(begin)
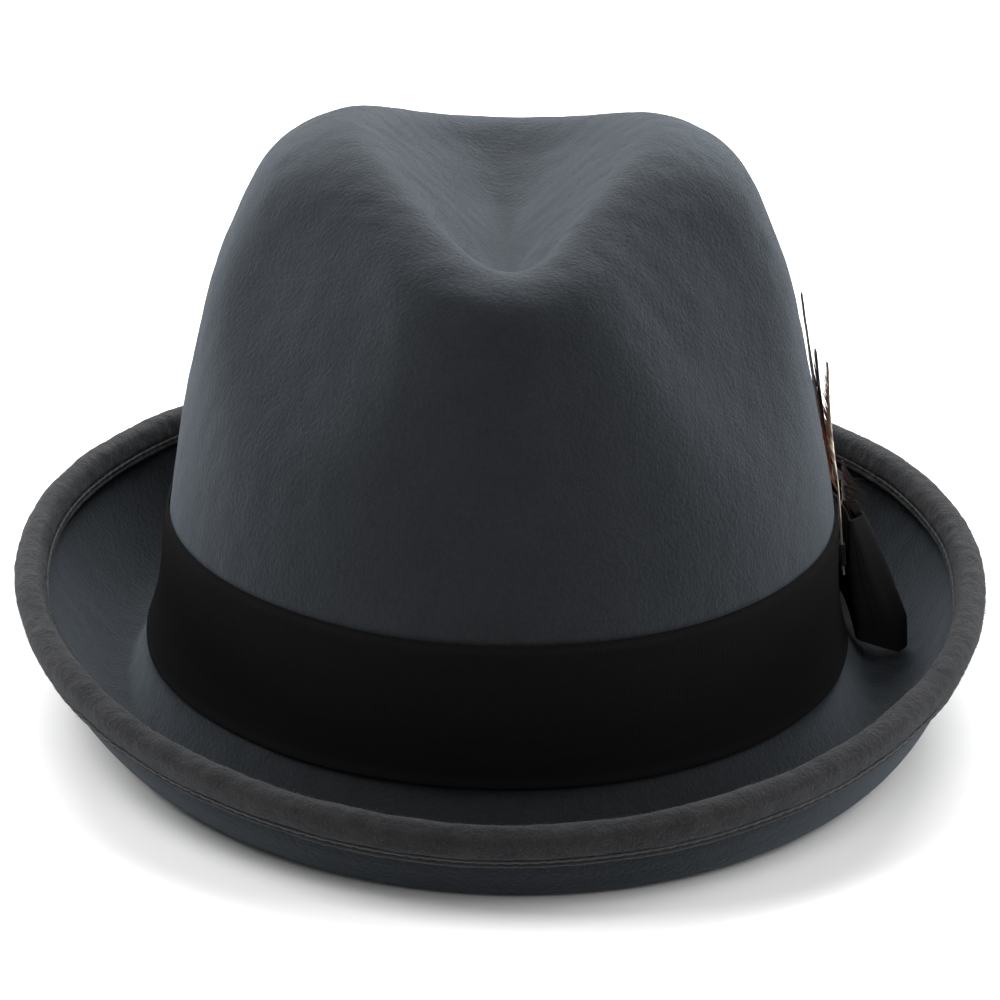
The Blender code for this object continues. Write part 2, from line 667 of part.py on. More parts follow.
def make_lining_tip(surface):
    """Oval crown piece of the lining, slightly domed."""
    rim = lining_line(1.0, 0.0)
    centre = np.array([0.0, (LINING_TIP[2] - LINING_TIP[1]) / 2, LINING_TIP_HEIGHT])
    rows = []
    for level, shares in ((0.0, LINING_TIP_RINGS), (1.0, LINING_TIP_RINGS[::-1])):
        for share in shares:
            line = centre + (rim - centre) * share
            line[:, 2] += GAP + level * LINING_THICKNESS + LINING_CROWN_RISE * (1 - share ** 2)
            rows.append(line)
    upper = len(LINING_TIP_RINGS) * AROUND
    last = len(rows) * AROUND
    below = grid_faces(len(LINING_TIP_RINGS), AROUND, False, True, flip=True)
    above = [tuple(corner + upper for corner in face) for face in below]
    edge = [(column, (column + 1) % AROUND, last - AROUND + (column + 1) % AROUND, last - AROUND + column)
            for column in range(AROUND)]
    middles = [tuple(range(upper - AROUND, upper))[::-1], tuple(range(upper, upper + AROUND))]
    return add_object("lining_tip", np.array(rows), below + above + edge + middles, surface)


# ---------------------------------------------------------------- build


def main():
    clear_scene()
    felt = material("felt_blue_grey", (0.055, 0.064, 0.072), 0.95)
    binding = material("felt_binding", (0.064, 0.066, 0.068), 0.97)
    ribbon = material("ribbon_black", (0.006, 0.006, 0.007), 0.6)
    thread = material("thread_grey", (0.05, 0.052, 0.055), 0.8)
    sweat = material("sweatband_black", (0.012, 0.012, 0.013), 0.7)
    satin = material("lining_satin", (0.02, 0.021, 0.024), 0.35)
    make_felt_body(felt)
    make_binding(binding)
    make_binding_threads(thread)
    make_hat_band(ribbon)
    make_bow_loop(ribbon)
    make_bow_knot(ribbon)
    chestnut = material("feather_chestnut", (0.16, 0.035, 0.015), 0.6)
    orange = material("feather_orange", (0.42, 0.12, 0.03), 0.6)
    cream = material("feather_cream", (0.62, 0.52, 0.38), 0.6)
    down = material("feather_down", (0.12, 0.05, 0.045), 0.9)
    make_feathers({"feather_chestnut": chestnut, "feather_orange": orange, "feather_cream": cream,
                   "feather_down": down}, thread)
    make_sweatband(sweat)
    make_sweatband_trim(sweat, thread)
    make_lining_side(satin)
    make_lining_tip(satin)


main()
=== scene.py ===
"""Looks for the felt fedora: felt with nap, rolled bound brim, ribbon band, bow and feathers.

Lengths are in millimetres of the level hat and are turned into the frame's metres by to_frame().
The wearer faces -Y, the wearer's left side is +X.
"""

import math
from collections import namedtuple
from functools import lru_cache

import bpy
import numpy as np
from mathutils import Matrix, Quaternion, Vector


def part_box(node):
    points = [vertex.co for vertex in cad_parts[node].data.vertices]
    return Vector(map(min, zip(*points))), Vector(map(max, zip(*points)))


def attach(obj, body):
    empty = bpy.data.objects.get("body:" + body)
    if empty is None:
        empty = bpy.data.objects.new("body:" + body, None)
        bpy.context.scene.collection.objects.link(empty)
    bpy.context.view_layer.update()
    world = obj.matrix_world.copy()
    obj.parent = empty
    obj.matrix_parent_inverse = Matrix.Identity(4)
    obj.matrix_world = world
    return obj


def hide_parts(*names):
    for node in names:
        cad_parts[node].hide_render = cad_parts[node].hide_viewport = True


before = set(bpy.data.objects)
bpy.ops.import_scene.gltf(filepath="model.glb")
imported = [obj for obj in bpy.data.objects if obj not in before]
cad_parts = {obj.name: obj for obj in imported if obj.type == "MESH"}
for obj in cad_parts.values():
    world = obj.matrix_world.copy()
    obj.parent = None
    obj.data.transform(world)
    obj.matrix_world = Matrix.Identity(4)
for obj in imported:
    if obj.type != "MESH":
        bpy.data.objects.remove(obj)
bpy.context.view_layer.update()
scene = bpy.context.scene

# ---- dimensions, as in the CAD part

MM = 0.001
GAP = 0.3
FELT = 2.6

Station = namedtuple("Station", "side front back z_side z_front z_back narrow shift", defaults=(0.0,))

BRIM_EDGE = Station(119.4, 131.4, 131.4, 32.5, 12.3, 39.0, 0.0, 0.5)
BRIM_CURL = Station(114.4, 128.6, 127.8, 18.0, 2.4, 24.0, 0.0, 1.2)
BRIM_OUTER_FOOT = Station(101.8, 121.5, 120.2, 2.0, -4.4, 7.4, 0.0, 2.4)
BRIM_INNER_FOOT = Station(95.8, 116.0, 114.2, 0.9, -4.0, 5.7, 0.0, 1.5)
BRIM_BREAK = Station(88.8, 106.6, 106.6, 9.4, 9.4, 9.4, 0.0)
CROWN_BASE = Station(86.2, 104.2, 104.2, 17.0, 17.0, 17.0, 0.0)
CROWN_BAND_TOP = Station(82.2, 102.2, 102.0, 49.0, 47.5, 48.0, 0.0, 0.5)
CROWN_MIDDLE = Station(76.1, 89.6, 97.0, 82.0, 79.0, 82.0, 0.0)
CROWN_UPPER = Station(69.0, 79.0, 87.0, 112.5, 103.6, 108.0, 0.087)
CROWN_SHOULDER = Station(59.1, 70.2, 76.0, 133.8, 118.8, 125.0, 0.34)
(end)
Direction: Each line of the listing above should be output exactly.

Written solution:
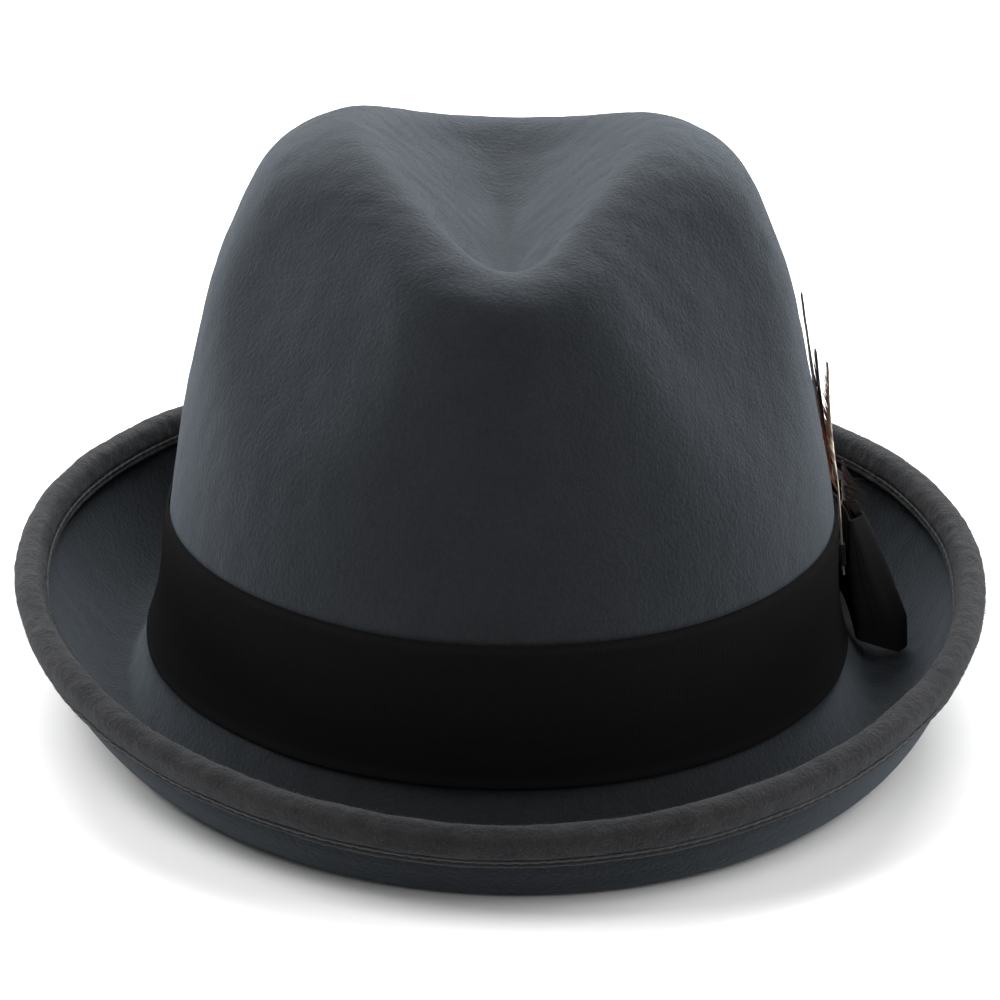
The Blender code for this object continues. Write part 2, from line 667 of part.py on. More parts follow.
def make_lining_tip(surface):
    """Oval crown piece of the lining, slightly domed."""
    rim = lining_line(1.0, 0.0)
    centre = np.array([0.0, (LINING_TIP[2] - LINING_TIP[1]) / 2, LINING_TIP_HEIGHT])
    rows = []
    for level, shares in ((0.0, LINING_TIP_RINGS), (1.0, LINING_TIP_RINGS[::-1])):
        for share in shares:
            line = centre + (rim - centre) * share
            line[:, 2] += GAP + level * LINING_THICKNESS + LINING_CROWN_RISE * (1 - share ** 2)
            rows.append(line)
    upper = len(LINING_TIP_RINGS) * AROUND
    last = len(rows) * AROUND
    below = grid_faces(len(LINING_TIP_RINGS), AROUND, False, True, flip=True)
    above = [tuple(corner + upper for corner in face) for face in below]
    edge = [(column, (column + 1) % AROUND, last - AROUND + (column + 1) % AROUND, last - AROUND + column)
            for column in range(AROUND)]
    middles = [tuple(range(upper - AROUND, upper))[::-1], tuple(range(upper, upper + AROUND))]
    return add_object("lining_tip", np.array(rows), below + above + edge + middles, surface)


# ---------------------------------------------------------------- build


def main():
    clear_scene()
    felt = material("felt_blue_grey", (0.055, 0.064, 0.072), 0.95)
    binding = material("felt_binding", (0.064, 0.066, 0.068), 0.97)
    ribbon = material("ribbon_black", (0.006, 0.006, 0.007), 0.6)
    thread = material("thread_grey", (0.05, 0.052, 0.055), 0.8)
    sweat = material("sweatband_black", (0.012, 0.012, 0.013), 0.7)
    satin = material("lining_satin", (0.02, 0.021, 0.024), 0.35)
    make_felt_body(felt)
    make_binding(binding)
    make_binding_threads(thread)
    make_hat_band(ribbon)
    make_bow_loop(ribbon)
    make_bow_knot(ribbon)
    chestnut = material("feather_chestnut", (0.16, 0.035, 0.015), 0.6)
    orange = material("feather_orange", (0.42, 0.12, 0.03), 0.6)
    cream = material("feather_cream", (0.62, 0.52, 0.38), 0.6)
    down = material("feather_down", (0.12, 0.05, 0.045), 0.9)
    make_feathers({"feather_chestnut": chestnut, "feather_orange": orange, "feather_cream": cream,
                   "feather_down": down}, thread)
    make_sweatband(sweat)
    make_sweatband_trim(sweat, thread)
    make_lining_side(satin)
    make_lining_tip(satin)


main()
=== scene.py ===
"""Looks for the felt fedora: felt with nap, rolled bound brim, ribbon band, bow and feathers.

Lengths are in millimetres of the level hat and are turned into the frame's metres by to_frame().
The wearer faces -Y, the wearer's left side is +X.
"""

import math
from collections import namedtuple
from functools import lru_cache

import bpy
import numpy as np
from mathutils import Matrix, Quaternion, Vector


def part_box(node):
    points = [vertex.co for vertex in cad_parts[node].data.vertices]
    return Vector(map(min, zip(*points))), Vector(map(max, zip(*points)))


def attach(obj, body):
    empty = bpy.data.objects.get("body:" + body)
    if empty is None:
        empty = bpy.data.objects.new("body:" + body, None)
        bpy.context.scene.collection.objects.link(empty)
    bpy.context.view_layer.update()
    world = obj.matrix_world.copy()
    obj.parent = empty
    obj.matrix_parent_inverse = Matrix.Identity(4)
    obj.matrix_world = world
    return obj


def hide_parts(*names):
    for node in names:
        cad_parts[node].hide_render = cad_parts[node].hide_viewport = True


before = set(bpy.data.objects)
bpy.ops.import_scene.gltf(filepath="model.glb")
imported = [obj for obj in bpy.data.objects if obj not in before]
cad_parts = {obj.name: obj for obj in imported if obj.type == "MESH"}
for obj in cad_parts.values():
    world = obj.matrix_world.copy()
    obj.parent = None
    obj.data.transform(world)
    obj.matrix_world = Matrix.Identity(4)
for obj in imported:
    if obj.type != "MESH":
        bpy.data.objects.remove(obj)
bpy.context.view_layer.update()
scene = bpy.context.scene

# ---- dimensions, as in the CAD part

MM = 0.001
GAP = 0.3
FELT = 2.6

Station = namedtuple("Station", "side front back z_side z_front z_back narrow shift", defaults=(0.0,))

BRIM_EDGE = Station(119.4, 131.4, 131.4, 32.5, 12.3, 39.0, 0.0, 0.5)
BRIM_CURL = Station(114.4, 128.6, 127.8, 18.0, 2.4, 24.0, 0.0, 1.2)
BRIM_OUTER_FOOT = Station(101.8, 121.5, 120.2, 2.0, -4.4, 7.4, 0.0, 2.4)
BRIM_INNER_FOOT = Station(95.8, 116.0, 114.2, 0.9, -4.0, 5.7, 0.0, 1.5)
BRIM_BREAK = Station(88.8, 106.6, 106.6, 9.4, 9.4, 9.4, 0.0)
CROWN_BASE = Station(86.2, 104.2, 104.2, 17.0, 17.0, 17.0, 0.0)
CROWN_BAND_TOP = Station(82.2, 102.2, 102.0, 49.0, 47.5, 48.0, 0.0, 0.5)
CROWN_MIDDLE = Station(76.1, 89.6, 97.0, 82.0, 79.0, 82.0, 0.0)
CROWN_UPPER = Station(69.0, 79.0, 87.0, 112.5, 103.6, 108.0, 0.087)
CROWN_SHOULDER = Station(59.1, 70.2, 76.0, 133.8, 118.8, 125.0, 0.34)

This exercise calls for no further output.